10 Motorcycle Tires and Tire Accessories

Track Tires
Racing tires are specially designed to grip the track and prevent slipping.
Racing tires are specially designed to grip the track and prevent slipping.

Track tires are high performance. So why not just slap 'em on your aggressive street bike? Because track tires aren't street tires, that's why. Simply, a track tire makes you slower on the road.

Here's why:

First, track tires are designed to grab like gecko's feet to the road. They do this with soft, treadless rubber -- great for a smooth, dry track, but the tiniest bit of rain puts you up the creek -- and say goodbye to your gas mileage. Second, track tires generally have a high arch and high crown, allowing them to flip from left to right like a coin on its edge and ride smoothly in an aggressive lean -- great for high-speed cornering, but at the expense of stability.

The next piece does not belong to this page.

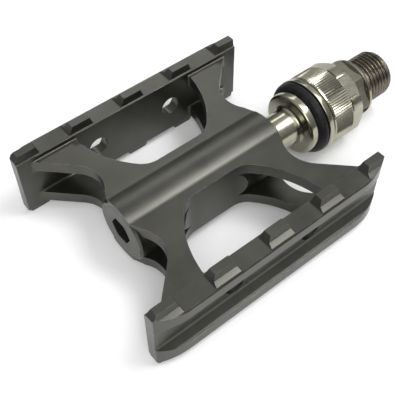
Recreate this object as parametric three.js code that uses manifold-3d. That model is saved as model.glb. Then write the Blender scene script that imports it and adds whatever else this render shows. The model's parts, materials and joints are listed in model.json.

Also, despite sticky rubber, the track tire itself is more rigid, built to stand up to the increased load of high-speed cornering -- but this can make it chatter on street bumps. Finally, and this is a little more esoteric, a track tire is designed for fewer heat cycles. You heat it up, ride it, then you cool it down, as opposed to a street tire that's going from cold to warm with every stop. Track tires take longer to warm up, and until they do, riding a cold track tire is like riding a rock.

If you're trailering your bike to the track for a sunny day's ride, pick up a pair of slicks. Otherwise, stick with street tires, or at the very least, a sport crossover tire with enough tread to keep you alive in a drizzle.